/PRNewswire/ -- Arteriocyte, a leading biotechnology company with offices in Cleveland, Ohio and Hopkinton, Massachusetts announced today approval from the Food and Drug Administration (FDA) to initiate a Phase I clinical trial using its Magellan MAR01T technology in the treatment of Compartment Syndrome.
The FDA Investigational Device Exemption (IDE 15013) allows Arteriocyte and its clinical partners to initiate evaluation of concentrated marrow injections (using the Magellan MAR01T technology) to mitigate ischemic damage due to Compartment Syndrome in extremity trauma patients. This treatment has been developed in partnership with the United States Army Institute of Surgical Research (ISR) and San Antonio Military Medical Center (SAMMC) at Fort Sam Houston, and The Ohio State University as part of Arteriocyte's Cellular Therapies for Battlefield Wounds Program.

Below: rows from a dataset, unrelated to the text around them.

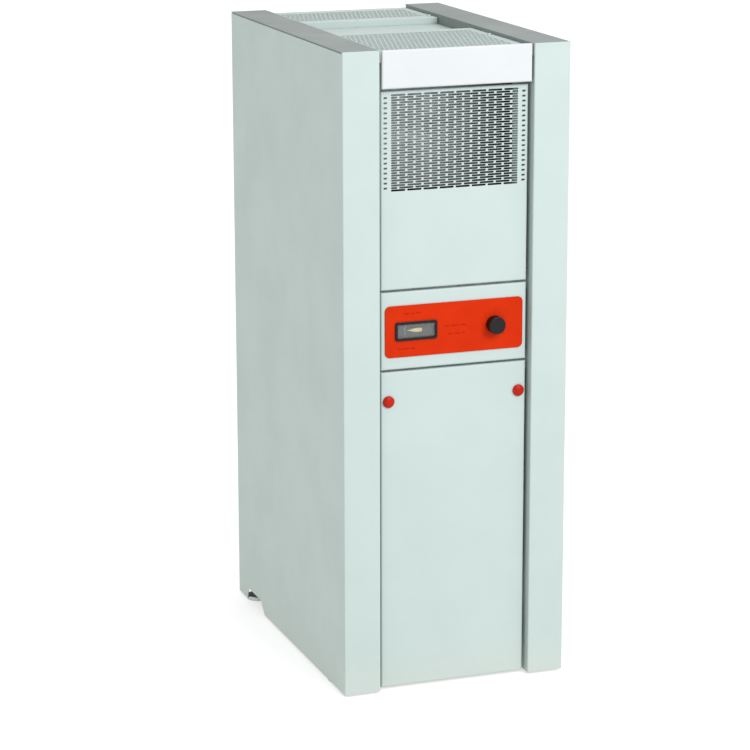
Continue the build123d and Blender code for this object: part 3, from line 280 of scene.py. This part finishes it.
def redNylon(name, look):
    material = makeFinish(name, look)
    shader = material.node_tree.nodes["Principled BSDF"]
    shader.inputs["Subsurface Weight"].default_value = look["sinkShare"]
    shader.inputs["Subsurface Scale"].default_value = look["sinkMm"] * mm
    return material


def pointerEnamel(name, look):
    # pale band along the middle, dark border towards the long edges
    material, tree, shader, place = startMaterial(name, look)
    ramp = shadeColour(tree, shader, place, look)
    surfaceGrain(tree, shader, place, look)
    low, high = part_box("thermometer_pointer")
    height = addNode(tree, "ShaderNodeSeparateXYZ", {"Vector": place})
    fromAxis = addNode(tree, "ShaderNodeMath", {
        0: height.outputs["Z"], 1: (low[2] + high[2]) / 2}, operation="SUBTRACT")
    away = addNode(tree, "ShaderNodeMath", {0: fromAxis.outputs["Value"]}, operation="ABSOLUTE")
    border = addNode(tree, "ShaderNodeMath", {
        0: away.outputs["Value"], 1: look["bandMm"] * mm}, operation="GREATER_THAN")
    layOver(tree, shader, ramp.outputs["Color"], border.outputs["Value"], look["edge"])
    return material


finishes = {
    "casing_paint": powderCoat("powderCoatOffWhite", powderCoatLook),
    "fascia_orange": makeFinish("absOrangeFascia", fasciaLook),
    "black_plastic": makeFinish("absBlackMoulding", blackAbsLook),
    "red_plastic": redNylon("nylonRedCap", redNylonLook),
    "clear_window": acrylic("acrylicWindowPaintedGlare", acrylicPaintedGlareLook),
    "dial_grey": makeFinish("cardGreyDial", dialCardLook),
    "pointer_cream": pointerEnamel("enamelCreamPointer", pointerEnamelLook),
    "galvanised_steel": galvanised("galvanisedSheet", galvanisedLook),
    "zinc_hardware": makeFinish("zincPlatedHardware", zincLook),
    "stainless_steel": burnerSteel("stainlessBurnerTube", burnerLook),
    "grey_cast_iron": makeFinish("castIronSandCast", castIronLook),
    "brass": makeFinish("brassTurned", brassLook),
    "copper": makeFinish("copperDrawn", copperLook),
    "die_cast_aluminium": makeFinish("aluminiumDieCast", dieCastLook),
    "aluminised_steel": makeFinish("aluminisedSheet", aluminisedLook),
    # on the cross rails this black stands for the shade behind the panel gaps
    "black_steel_tube": makeFinish("steelTubeBlackLacquerAndPaintedShade", blackTubeAndShadeLook),
    "ceramic_board": makeFinish("ceramicFibreBoard", fibreBoardLook),
    "mineral_wool": makeFinish("mineralWoolFoilFaced", foilWoolLook),
    "cable_sheath": makeFinish("pvcCableSheath", sheathLook),
}
# the rails' coat is the casing paint darkened as painted shade
railPaintedShadeCoat = powderCoat("powderCoatRailPaintedShade", railPaintedShadeCoatLook)
# the header's coat is the casing paint lightened as painted light
headerPaintedLightCoat = powderCoat("powderCoatHeaderPaintedLight", headerPaintedLightCoatLook)
printInk = makeFinish("inkFasciaPrint", printInkLook)
scaleInk = makeFinish("inkDialScale", scaleInkLook)

slotOf = {part["node"]: part["material_slot"] for part in frame["record"]["subparts"]}
# the rails get the painted-shade copy of the coat, the header the painted-light copy
shadedAndLitCoat = {"top_rail_left": railPaintedShadeCoat, "top_rail_right": railPaintedShadeCoat, "header_bar": headerPaintedLightCoat}
for name, piece in nodes.items():
    finish = shadedAndLitCoat.get(name, finishes[slotOf[name]])
    for slot in piece.material_slots:
        slot.material = finish
print("finishes laid on", len(nodes), "nodes")


def dropSelection():
    bpy.ops.object.select_all(action="DESELECT")


# corners of every printed bar: the cut as a share of the bar's width
barCorner = {"share": 0.45, "segments": 2}


def printedBar(long, wide, thick):
    # flat upright bar on an XZ face, its corners rounded and its thickness towards the front
    dropSelection()
    bpy.ops.mesh.primitive_plane_add(size=1, location=(0, 0, 0), rotation=(math.pi / 2, 0, 0))
    bar = bpy.context.object
    bar.scale = (wide, long, 1)
    bpy.ops.object.transform_apply(location=True, rotation=True, scale=True)
    bpy.ops.object.mode_set(mode="EDIT")
    bpy.ops.mesh.select_all(action="SELECT")
    bpy.ops.mesh.bevel(offset=wide * barCorner["share"], segments=barCorner["segments"], affect="VERTICES")
    bpy.ops.mesh.select_all(action="SELECT")
    bpy.ops.mesh.extrude_region_move(TRANSFORM_OT_translate={"value": (0, -thick, 0)})
    bpy.ops.mesh.select_all(action="SELECT")
    bpy.ops.mesh.normals_make_consistent(inside=False)
    bpy.ops.object.mode_set(mode="OBJECT")
    return bar


def tickMarks(look):
    # one tick is modelled, the others are copies of it
    first = printedBar(look["long"] * mm, look["wide"] * mm, look["thick"] * mm)
    ticks = [first]
    for _ in range(look["ticks"] - 1):
        copied = first.copy()
        copied.data = first.data.copy()
        bpy.context.scene.collection.objects.link(copied)
        ticks.append(copied)
    return ticks


def putAt(piece, middle, angle=0.0):
    # turned about Y, then moved
    dropSelection()
    piece.select_set(True)
    bpy.context.view_layer.objects.active = piece
    piece.rotation_euler = (0, angle, 0)
    piece.location = middle
    bpy.ops.object.transform_apply(location=True, rotation=True, scale=True)


def evenAngles(sweep, count):
    # from one end of the sweep to the other, nought in the middle
    return [math.radians(-sweep / 2 + sweep * step / (count - 1)) for step in range(count)]


def joinPieces(name, pieces, material, body):
    dropSelection()
    for piece in pieces:
        piece.select_set(True)
    bpy.context.view_layer.objects.active = pieces[0]
    bpy.ops.object.join()
    joined = bpy.context.object
    joined.name = name
    joined.data.materials.clear()
    joined.data.materials.append(material)
    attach(joined, body)


mergeWithin = 0.005 * mm      # closes a number's faces onto its sides


def printedNumber(text, high, thick):
    dropSelection()
    bpy.ops.object.text_add(location=(0, 0, 0), rotation=(math.pi / 2, 0, 0))
    number = bpy.context.object
    number.data.body = text
    number.data.size = high
    number.data.align_x = "CENTER"
    number.data.align_y = "CENTER"
    number.data.extrude = thick / 2
    bpy.ops.object.convert(target="MESH")
    number = bpy.context.object
    bpy.ops.object.mode_set(mode="EDIT")
    bpy.ops.mesh.select_all(action="SELECT")
    bpy.ops.mesh.remove_doubles(threshold=mergeWithin)
    bpy.ops.mesh.normals_make_consistent(inside=False)
    bpy.ops.object.mode_set(mode="OBJECT")
    bpy.ops.object.transform_apply(location=True, rotation=True, scale=True)
    return number


# scale round the thermostat knob, measured outwards from its rim
knobScale = {"ticks": 11, "sweep": 270, "fromRim": 2.2, "long": 2.6, "wide": 0.5, "thick": 0.08,
             "numbers": ("30", "60", "90"), "numberHigh": 3.6, "numberOut": 7.2, "numberThick": 0.16}


def makeKnobScale(look):
    low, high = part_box("thermostat_knob")
    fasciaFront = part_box("control_fascia")[0][1]
    centreX, centreZ = (low[0] + high[0]) / 2, (low[2] + high[2]) / 2
    rim = (high[0] - low[0]) / 2
    tickOut = rim + (look["fromRim"] + look["long"] / 2) * mm
    numberOut = rim + look["numberOut"] * mm
    ticks = tickMarks(look)
    for tick, angle in zip(ticks, evenAngles(look["sweep"], look["ticks"])):
        middle = (centreX + tickOut * math.sin(angle), fasciaFront, centreZ + tickOut * math.cos(angle))
        putAt(tick, middle, angle)
    numbers = []
    for text, angle in zip(look["numbers"], evenAngles(look["sweep"], len(look["numbers"]))):
        middle = (centreX + numberOut * math.sin(angle), fasciaFront, centreZ + numberOut * math.cos(angle))
        number = printedNumber(text, look["numberHigh"] * mm, look["numberThick"] * mm)
        putAt(number, middle)
        numbers.append(number)
    joinPieces("knobScale", ticks + numbers, printInk, "casing")


# scale on the thermometer card, an arc ahead of the pointer's tip
dialScale = {"ticks": 13, "sweep": 44, "beyondTip": 1.4, "long": 1.6, "wide": 0.35, "thick": 0.05,
             "pivotBack": 18.5}


def makeDialScale(look):
    low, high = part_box("thermometer_pointer")
    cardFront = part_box("thermometer_dial")[0][1]
    centreZ = (low[2] + high[2]) / 2
    pivotX = low[0] + look["pivotBack"] * mm
    tickOut = (look["pivotBack"] + look["beyondTip"] + look["long"] / 2) * mm
    ticks = tickMarks(look)
    for tick, angle in zip(ticks, evenAngles(look["sweep"], look["ticks"])):
        middle = (pivotX - tickOut * math.cos(angle), cardFront, centreZ + tickOut * math.sin(angle))
        putAt(tick, middle, angle + math.pi / 2)
    joinPieces("dialScale", ticks, scaleInk, "casing")


# rows of plain printed bars: where each row stands from the middle of the fascia, and its bars' lengths
fasciaPrint = {"high": 1.6, "gap": 2.0, "thick": 0.08, "rows": (
    {"x": -58.6, "z": 23, "bars": (9, 4, 7)},
    {"x": -66.6, "z": -23, "bars": (6, 8, 6)},
    {"x": 0.7, "z": 2.6, "bars": (8, 11, 8)},
    {"x": 2.9, "z": -8, "bars": (6, 9, 4)},
)}


def makeFasciaPrint(look):
    low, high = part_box("control_fascia")
    centreX, centreZ = (low[0] + high[0]) / 2, (low[2] + high[2]) / 2
    bars = []
    for row in look["rows"]:
        left = row["x"] - (sum(row["bars"]) + look["gap"] * (len(row["bars"]) - 1)) / 2
        for long in row["bars"]:
            bar = printedBar(long * mm, look["high"] * mm, look["thick"] * mm)
            putAt(bar, (centreX + (left + long / 2) * mm, low[1], centreZ + row["z"] * mm), math.pi / 2)
            bars.append(bar)
            left += long + look["gap"]
    joinPieces("fasciaPrint", bars, printInk, "casing")


makeFasciaPrint(fasciaPrint)
makeKnobScale(knobScale)
makeDialScale(dialScale)
print("printed marks made")


# white studio: pale painted floor that runs out of view, even light from all round
stageLook = {"size": 60, "colour": "#b0b0af", "colour2": "#acacab", "rough": 0.7, "patchScale": 0.8,
             "patchDetail": 3.0, "glow": 0.62, "light": "#ffffff", "lightStrength": 1.02}


def makeStage(look):
    dropSelection()
    bpy.ops.mesh.primitive_plane_add(size=look["size"], location=(0, 0, 0))
    floor = bpy.context.object
    floor.name = "studioFloor"
    material, tree, shader, place = startMaterial("paintedFloorBoard", look)
    patches = addNode(tree, "ShaderNodeTexNoise", {
        "Vector": place, "Scale": look["patchScale"], "Detail": look["patchDetail"]})
    ramp = addNode(tree, "ShaderNodeValToRGB", {"Fac": patches.outputs["Fac"]})
    dark, light = ramp.color_ramp.elements
    dark.color = toLinear(look["colour2"])
    light.color = toLinear(look["colour"])
    tree.links.new(ramp.outputs["Color"], shader.inputs["Base Color"])
    shader.inputs["Emission Color"].default_value = toLinear(look["light"])
    shader.inputs["Emission Strength"].default_value = look["glow"]
    floor.data.materials.append(material)
    world = bpy.data.worlds.new("studioWorld")
    world.use_nodes = True
    backdrop = world.node_tree.nodes["Background"]
    backdrop.inputs["Color"].default_value = toLinear(look["light"])
    backdrop.inputs["Strength"].default_value = look["lightStrength"]
    bpy.context.scene.world = world


def aimAt(thing, target):
    thing.rotation_euler = (Vector(target) - thing.location).to_track_quat("-Z", "Y").to_euler()


# one large soft box ahead on the right, and a faint one overhead; power in watts
softBoxes = {
    "keyBox": {"at": (0.9, -2.7, 2.3), "size": 1.8, "power": 85, "aim": (0, -0.2, 0.6), "tint": "#fdf6ff"},
    "topBox": {"at": (0.2, 0.0, 3.4), "size": 2.6, "power": 5, "aim": (0, 0, 0.8), "tint": "#ffffff"},
}


def makeSoftBoxes(boxes):
    for name, look in boxes.items():
        light = bpy.data.lights.new(name, "AREA")
        light.shape = "SQUARE"
        light.size = look["size"]
        light.energy = look["power"]
        light.color = toLinear(look["tint"])[:3]
        lamp = bpy.data.objects.new(name, light)
        lamp.location = look["at"]
        bpy.context.scene.collection.objects.link(lamp)
        aimAt(lamp, look["aim"])


# standing front left, looking slightly down, long lens
cameraLook = {"at": (-1.2929, -3.5284, 1.3026), "yaw": 19.849, "pitch": 14.008, "roll": 0.111,
              "lens": 134.37, "sensor": 36}


def makeCamera(look):
    camera = bpy.data.objects.new("studioCamera", bpy.data.cameras.new("studioCamera"))
    camera.data.lens = look["lens"]
    camera.data.sensor_width = look["sensor"]
    camera.location = look["at"]
    turns = (90 - look["pitch"], look["roll"], -look["yaw"])
    camera.rotation_euler = [math.radians(turn) for turn in turns]
    bpy.context.scene.collection.objects.link(camera)
    bpy.context.scene.camera = camera


makeStage(stageLook)
makeSoftBoxes(softBoxes)
makeCamera(cameraLook)
bpy.context.scene.view_settings.view_transform = "Standard"
print("floor, lights and camera set")
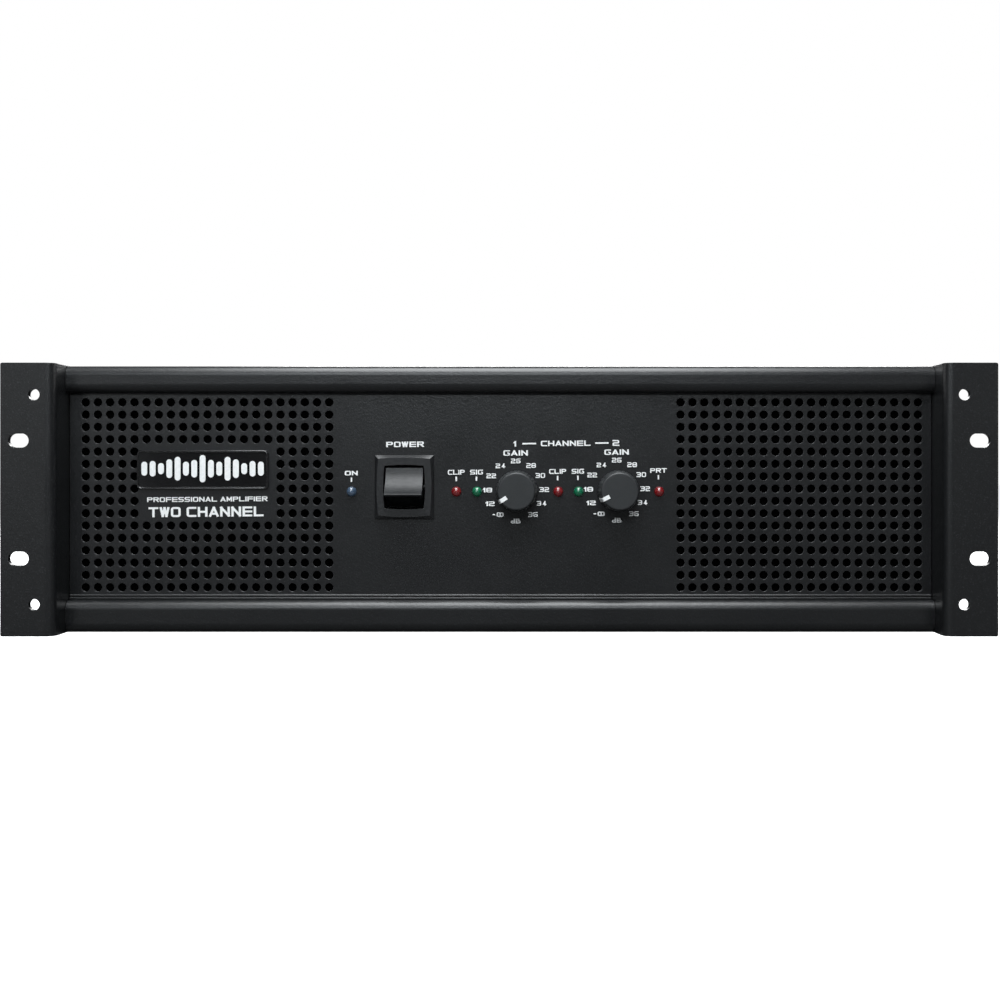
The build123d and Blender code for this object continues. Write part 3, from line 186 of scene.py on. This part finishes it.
def plated(name, colour, worn, roughness=0.34, metallic=0.9):
    """Plated or blackened metal with worn patches."""
    s = Surface(name, Metallic=metallic)
    s.colour(s.blend(s.spread(s.noise(scale=180, detail=4, roughness=0.65), 0.35, 0.7), colour, worn))
    s.roughness(s.spread(s.noise(scale=900), 0.3, 0.7, roughness - 0.07, roughness + 0.1))
    s.bump([(s.noise(scale=1600), 0.12, 0.04)], edge=0.2)
    return s.material


def brushed(name, colour, worn, roughness, stretch):
    """Bare metal with a fine grain, closer set along an axis whose stretch is above 1."""
    s = Surface(name, Metallic=1.0)
    grain = s.noise(scale=260, detail=5, roughness=0.7, stretch=stretch)
    s.colour(s.blend(s.spread(grain, 0.35, 0.65), colour, worn))
    s.roughness(s.spread(s.noise(scale=120, detail=3), 0.3, 0.7, roughness, roughness + 0.12))
    s.bump([(grain, 0.18, 0.03)], edge=0.2)
    return s.material


def moulded(name, colour, lighter, roughness=0.5, grain_scale=2300, strength=0.2, **values):
    """Moulded plastic or rubber with a fine grain."""
    s = Surface(name, **values)
    s.colour(s.blend(s.spread(s.noise(scale=60, detail=4, roughness=0.6), 0.35, 0.7), colour, lighter))
    s.roughness(s.spread(s.noise(scale=700, detail=3), 0.3, 0.7, roughness - 0.05, roughness + 0.06))
    s.bump([(s.noise(scale=grain_scale, roughness=0.6), strength, 0.06)], edge=0.3)
    return s.material


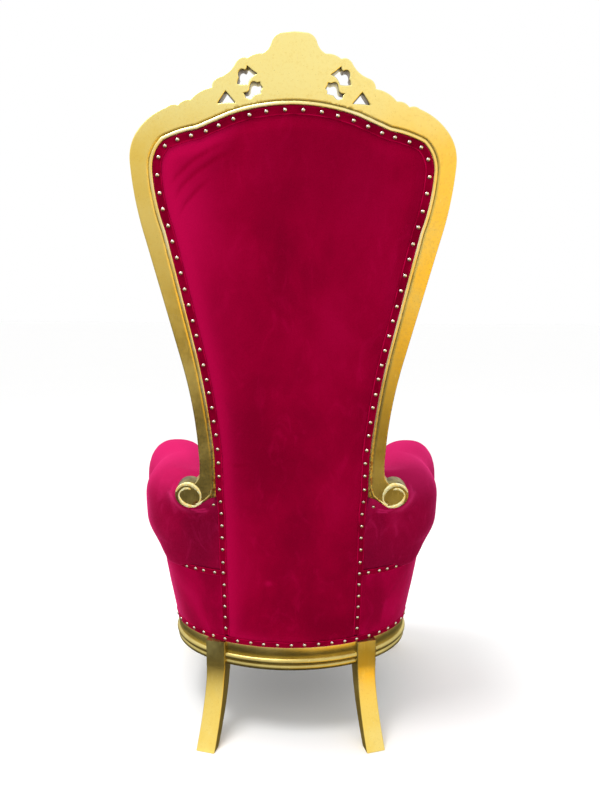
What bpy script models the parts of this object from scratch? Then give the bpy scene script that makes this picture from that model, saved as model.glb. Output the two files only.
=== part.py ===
"""A tall-backed throne chair: a gilded, carved and pierced back frame, velvet upholstery held by nailing strips,
a barrel seat with rolled arms, a gilded reeded seat rail and four gilded legs.

Metres, +Z up. The chair faces -Y, and the sitter's left is +X. The origin is on the floor, under the middle of the
chair's box.
"""

import math

import bmesh
import bpy
from mathutils import Matrix, Vector
from mathutils.geometry import delaunay_2d_cdt

# Seat rail and the barrel that stands on it
RAIL_TOP = 0.285
RAIL_HEIGHT = 0.073
RAIL_DEPTH = 0.036
FASCIA_PROUD = -0.003
FASCIA_HEIGHT = 0.033
REED_RADIUS = 0.0095
REED_SET_BACK = 0.003
LOWER_REED_STEP = -0.004
SEAT_REAR_Y = 0.190
SEAT_WIDEST_Y = -0.060
SEAT_HALF_WIDTH = 0.358
SIDE_FLARE = 0.080
SIDE_LEAN = 0.15
FRONT_CORNER_Y = -0.330
FRONT_CORNER_RADIUS = 0.045
FRONT_BOW = 0.052

# Back
BACK_LEAN = math.radians(9.0)
CREST_RISE = 0.259
STILE_RISE = 0.680
WAIST_ABOVE_VOLUTE = 0.113
SHOULDER_HALF_WIDTH = 0.363
WAIST_HALF_WIDTH = 0.237
WAIST_STILE_WIDTH = 0.040
SHOULDER_STILE_WIDTH = 0.049
CREST_RAIL_DEPTH = 0.140
FRAME_THICKNESS = 0.042
FRAME_ARRIS = 0.002
CARVING_HEIGHT = 0.012
VOLUTE_BELOW_ARM_TOP = 0.043
VOLUTE_HALF_SPACING = 0.267
VOLUTE_RADIUS = 0.035
VOLUTE_RIM_RADIUS = 0.0042
BACK_PANEL_HALF_WIDTH = 0.195
PANEL_THICKNESS = 0.018
PANEL_RECESS = 0.004
PANEL_CROWN = 0.005
PANEL_SHOULDER = 0.030
STRIP_WIDTH = 0.019
STRIP_THICKNESS = 0.0025
BACK_THICKNESS = 0.120
PAD_EDGE_THICKNESS = 0.052

# Arms
ARM_WALL_HEIGHT = 0.235
ROLL_SWELL_HEIGHT = 0.110
ROLL_FLAT = 0.060
ROLL_CROWN = 0.100
ARM_BULGE = 0.0405
ARM_THICKNESS = 0.140
ARM_WALL_THICKNESS = 0.134
ARM_FRONT_Y = -0.259
ARM_FLARE = 0.250
BARREL_ROUNDNESS = 2.8
OUTSIDE_PANEL_THICKNESS = 0.0115
FACING_THICKNESS = 0.010
FACING_MARGIN = 0.012

# Seat
SEAT_BASE_THICKNESS = 0.058
DUST_COVER_THICKNESS = 0.002
DECK_HEIGHT = 0.100
CUSHION_HEIGHT = 0.105
CUSHION_EDGE = 0.030

# Legs
REAR_LEG_INSET = 0.141
REAR_LEG_TURN = math.radians(15.0)
REAR_LEG_WIDTH = 0.058
REAR_LEG_DEPTH = 0.050
REAR_FOOT_DEPTH = 0.036
REAR_LEG_SWEEP = 0.085
FRONT_LEG_TURN = math.radians(38.0)
FRONT_LEG_BLOCK = 0.062
FRONT_KNEE_REACH = 0.022
FRONT_ANKLE = 0.032
FRONT_TOE = 0.058
LEG_PROUD = 0.003

# Fits
GAP = 0.0005
SEAM = 0.0008

# Places that follow from the sizes
REAR_LEG_X = SEAT_HALF_WIDTH - REAR_LEG_INSET
ARM_UNDERSIDE = RAIL_TOP + ARM_WALL_HEIGHT
ARM_TOP = ARM_UNDERSIDE + ROLL_SWELL_HEIGHT + ROLL_FLAT + ROLL_CROWN
VOLUTE_HEIGHT = ARM_TOP - VOLUTE_BELOW_ARM_TOP
WAIST_HEIGHT = VOLUTE_HEIGHT + WAIST_ABOVE_VOLUTE
SHOULDER_HEIGHT = WAIST_HEIGHT + STILE_RISE
CREST_TOP = SHOULDER_HEIGHT + CREST_RISE

GILT_WOOD = ("gilt_wood", (0.62, 0.42, 0.09), 0.35, 0.85)
RAW_WOOD = ("raw_wood", (0.45, 0.30, 0.16), 0.8, 0.0)
VELVET = ("velvet", (0.36, 0.0, 0.045), 0.85, 0.0)
BLACK_CLOTH = ("dust_cloth", (0.02, 0.02, 0.02), 0.95, 0.0)


def clear_scene():
    for thing in list(bpy.data.objects):
        bpy.data.objects.remove(thing)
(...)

The Magellan system is an FDA 510(k) cleared medical device for the rapid production of platelet rich plasma from blood and bone marrow that can be applied to a surgical site as surgeons deem necessary for their clinical use requirements. Magellan MAR01T technology enables the rapid Operating Room based "closed system" concentration of aspirated bone marrow, yielding an injectable tissue rich in platelets, hematopoietic stem cells and mesenchymal stem cells in as little as fifteen minutes. The self contained Magellan unit provides critical ease-of-use and operator-independent consistency necessary for deployment in military medical operations. Arteriocyte has partnered with the U.S. Military to develop Magellan MAR01T in clinical use across three trauma platforms: Extremity Trauma, Burn Wounds and Infection Prevention. The company is already actively enrolling patients in a separate clinical trial for MAR01T treatment in Critical Limb Ischemia under an FDA approved Investigational Device Exemption (IDE-14522).
The current clinical protocol will evaluate the Magellan MAR01T technology's role in treating wounded warriors at risk for long-term complications due to Compartment Syndrome, an acute condition that results from a rapid build up of fluid pressure in soft tissue compartments following trauma or severe inflammatory events. The elevated pressure collapses the blood vessels that perfuse muscle and bone, which can result in permanent tissue death, disability and amputation of the affected limb.
"We've been thrilled to partner with Arteriocyte in development of point-of-care cellular therapies," said Joseph Wenke, PhD, Manager of ISR's Extremity Trauma and Regenerative Medicine Task Area and the Orthopaedic Extremity Trauma Research Program. "This program is another example of the Institute for Surgical Research's efforts to improve stabilization, retention and readiness for thousands of our Wounded Warriors. We're pleased that Arteriocyte is ready to take this treatment into the clinic."
Retired Army Col., Dr. John Kragh, Orthopaedic Surgeon and researcher at the ISR, and Arteriocyte's Program Officer added, "Compartment Syndrome and the associated complications are a major challenge in Combat Casualty Care, resulting in elevated rates of amputations. This treatment represents an important potential tool to improve success of limb salvage for these patients."
Enrollment into the Compartment Syndrome clinical trial is anticipated to commence immediately following final approval by the Army's Human Research Protections Office. The study will be performed at The Ohio State University Wexner Medical Center, led by Dr. Jason Calhoun, Chair, Department of Orthopaedics, and Frank J. Kloenne, Chair in Orthopaedic Surgery.
Arteriocyte CEO Don Brown said, "We consider it our responsibility to help focus on improving care delivery for our men and women in uniform. During the past five years, we have worked hard to make Arteriocyte's technologies available to those men and women who serve our country. We continue to be humbled by the extraordinary vision and commitment of our partners at ISR and SAMMC to develop and deliver the best care possible for our combat wounded soldiers."